>> begin Material provided

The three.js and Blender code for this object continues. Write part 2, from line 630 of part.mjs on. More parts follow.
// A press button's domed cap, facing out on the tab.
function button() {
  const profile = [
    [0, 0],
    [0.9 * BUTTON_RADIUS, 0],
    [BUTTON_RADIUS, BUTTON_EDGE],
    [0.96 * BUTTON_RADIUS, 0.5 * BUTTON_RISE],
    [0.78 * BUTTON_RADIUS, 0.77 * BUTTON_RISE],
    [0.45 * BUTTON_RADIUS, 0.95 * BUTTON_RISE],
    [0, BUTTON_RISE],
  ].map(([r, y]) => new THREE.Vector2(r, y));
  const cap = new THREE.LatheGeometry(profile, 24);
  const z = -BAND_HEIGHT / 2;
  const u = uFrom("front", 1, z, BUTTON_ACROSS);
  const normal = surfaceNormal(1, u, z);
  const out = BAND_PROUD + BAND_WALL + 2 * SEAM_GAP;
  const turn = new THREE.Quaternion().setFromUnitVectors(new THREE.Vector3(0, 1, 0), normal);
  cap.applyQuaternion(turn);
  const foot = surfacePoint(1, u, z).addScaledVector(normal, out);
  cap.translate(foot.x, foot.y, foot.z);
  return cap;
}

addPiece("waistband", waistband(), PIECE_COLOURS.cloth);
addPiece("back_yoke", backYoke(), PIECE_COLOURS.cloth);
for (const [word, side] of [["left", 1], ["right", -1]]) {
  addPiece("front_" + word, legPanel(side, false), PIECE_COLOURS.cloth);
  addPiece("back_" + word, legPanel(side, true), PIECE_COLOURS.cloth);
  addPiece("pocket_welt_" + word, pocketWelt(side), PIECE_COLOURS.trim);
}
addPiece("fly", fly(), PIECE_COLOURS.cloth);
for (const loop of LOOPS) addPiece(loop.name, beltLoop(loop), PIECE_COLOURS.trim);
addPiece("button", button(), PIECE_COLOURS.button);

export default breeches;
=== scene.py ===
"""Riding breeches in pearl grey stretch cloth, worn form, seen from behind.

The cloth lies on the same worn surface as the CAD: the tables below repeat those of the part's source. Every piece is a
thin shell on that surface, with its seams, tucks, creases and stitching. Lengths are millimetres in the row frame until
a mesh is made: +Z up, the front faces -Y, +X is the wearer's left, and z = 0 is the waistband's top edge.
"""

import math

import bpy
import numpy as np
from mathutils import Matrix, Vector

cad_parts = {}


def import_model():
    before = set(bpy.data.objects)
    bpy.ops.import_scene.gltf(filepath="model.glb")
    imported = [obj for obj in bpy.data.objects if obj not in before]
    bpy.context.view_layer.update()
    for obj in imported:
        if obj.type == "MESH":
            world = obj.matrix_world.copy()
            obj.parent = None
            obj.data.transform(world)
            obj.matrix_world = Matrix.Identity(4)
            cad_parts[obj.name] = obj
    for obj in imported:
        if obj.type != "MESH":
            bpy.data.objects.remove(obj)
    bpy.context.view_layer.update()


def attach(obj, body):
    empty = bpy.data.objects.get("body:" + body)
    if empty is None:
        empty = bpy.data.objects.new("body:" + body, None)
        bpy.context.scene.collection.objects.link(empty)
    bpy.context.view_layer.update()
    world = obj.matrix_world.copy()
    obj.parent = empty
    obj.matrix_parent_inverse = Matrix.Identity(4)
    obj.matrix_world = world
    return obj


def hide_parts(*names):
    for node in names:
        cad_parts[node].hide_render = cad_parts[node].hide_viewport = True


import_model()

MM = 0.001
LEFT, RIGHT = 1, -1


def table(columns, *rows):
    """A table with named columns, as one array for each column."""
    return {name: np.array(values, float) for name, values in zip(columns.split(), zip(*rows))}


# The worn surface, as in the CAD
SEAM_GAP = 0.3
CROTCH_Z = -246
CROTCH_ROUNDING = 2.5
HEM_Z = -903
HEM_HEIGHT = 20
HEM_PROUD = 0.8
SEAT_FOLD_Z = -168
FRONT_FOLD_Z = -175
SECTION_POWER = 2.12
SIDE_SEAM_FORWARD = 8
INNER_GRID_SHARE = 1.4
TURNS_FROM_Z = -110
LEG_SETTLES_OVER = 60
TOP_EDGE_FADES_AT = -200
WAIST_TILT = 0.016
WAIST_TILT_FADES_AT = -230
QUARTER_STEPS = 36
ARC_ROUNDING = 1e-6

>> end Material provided

## Written task
Give back all the data exactly as written.

## Finished exercise
The three.js and Blender code for this object continues. Write part 2, from line 630 of part.mjs on. More parts follow.
// A press button's domed cap, facing out on the tab.
function button() {
  const profile = [
    [0, 0],
    [0.9 * BUTTON_RADIUS, 0],
    [BUTTON_RADIUS, BUTTON_EDGE],
    [0.96 * BUTTON_RADIUS, 0.5 * BUTTON_RISE],
    [0.78 * BUTTON_RADIUS, 0.77 * BUTTON_RISE],
    [0.45 * BUTTON_RADIUS, 0.95 * BUTTON_RISE],
    [0, BUTTON_RISE],
  ].map(([r, y]) => new THREE.Vector2(r, y));
  const cap = new THREE.LatheGeometry(profile, 24);
  const z = -BAND_HEIGHT / 2;
  const u = uFrom("front", 1, z, BUTTON_ACROSS);
  const normal = surfaceNormal(1, u, z);
  const out = BAND_PROUD + BAND_WALL + 2 * SEAM_GAP;
  const turn = new THREE.Quaternion().setFromUnitVectors(new THREE.Vector3(0, 1, 0), normal);
  cap.applyQuaternion(turn);
  const foot = surfacePoint(1, u, z).addScaledVector(normal, out);
  cap.translate(foot.x, foot.y, foot.z);
  return cap;
}

addPiece("waistband", waistband(), PIECE_COLOURS.cloth);
addPiece("back_yoke", backYoke(), PIECE_COLOURS.cloth);
for (const [word, side] of [["left", 1], ["right", -1]]) {
  addPiece("front_" + word, legPanel(side, false), PIECE_COLOURS.cloth);
  addPiece("back_" + word, legPanel(side, true), PIECE_COLOURS.cloth);
  addPiece("pocket_welt_" + word, pocketWelt(side), PIECE_COLOURS.trim);
}
addPiece("fly", fly(), PIECE_COLOURS.cloth);
for (const loop of LOOPS) addPiece(loop.name, beltLoop(loop), PIECE_COLOURS.trim);
addPiece("button", button(), PIECE_COLOURS.button);

export default breeches;
=== scene.py ===
"""Riding breeches in pearl grey stretch cloth, worn form, seen from behind.

The cloth lies on the same worn surface as the CAD: the tables below repeat those of the part's source. Every piece is a
thin shell on that surface, with its seams, tucks, creases and stitching. Lengths are millimetres in the row frame until
a mesh is made: +Z up, the front faces -Y, +X is the wearer's left, and z = 0 is the waistband's top edge.
"""

import math

import bpy
import numpy as np
from mathutils import Matrix, Vector

cad_parts = {}


def import_model():
    before = set(bpy.data.objects)
    bpy.ops.import_scene.gltf(filepath="model.glb")
    imported = [obj for obj in bpy.data.objects if obj not in before]
    bpy.context.view_layer.update()
    for obj in imported:
        if obj.type == "MESH":
            world = obj.matrix_world.copy()
            obj.parent = None
            obj.data.transform(world)
            obj.matrix_world = Matrix.Identity(4)
            cad_parts[obj.name] = obj
    for obj in imported:
        if obj.type != "MESH":
            bpy.data.objects.remove(obj)
    bpy.context.view_layer.update()


def attach(obj, body):
    empty = bpy.data.objects.get("body:" + body)
    if empty is None:
        empty = bpy.data.objects.new("body:" + body, None)
        bpy.context.scene.collection.objects.link(empty)
    bpy.context.view_layer.update()
    world = obj.matrix_world.copy()
    obj.parent = empty
    obj.matrix_parent_inverse = Matrix.Identity(4)
    obj.matrix_world = world
    return obj


def hide_parts(*names):
    for node in names:
        cad_parts[node].hide_render = cad_parts[node].hide_viewport = True


import_model()

MM = 0.001
LEFT, RIGHT = 1, -1


def table(columns, *rows):
    """A table with named columns, as one array for each column."""
    return {name: np.array(values, float) for name, values in zip(columns.split(), zip(*rows))}


# The worn surface, as in the CAD
SEAM_GAP = 0.3
CROTCH_Z = -246
CROTCH_ROUNDING = 2.5
HEM_Z = -903
HEM_HEIGHT = 20
HEM_PROUD = 0.8
SEAT_FOLD_Z = -168
FRONT_FOLD_Z = -175
SECTION_POWER = 2.12
SIDE_SEAM_FORWARD = 8
INNER_GRID_SHARE = 1.4
TURNS_FROM_Z = -110
LEG_SETTLES_OVER = 60
TOP_EDGE_FADES_AT = -200
WAIST_TILT = 0.016
WAIST_TILT_FADES_AT = -230
QUARTER_STEPS = 36
ARC_ROUNDING = 1e-6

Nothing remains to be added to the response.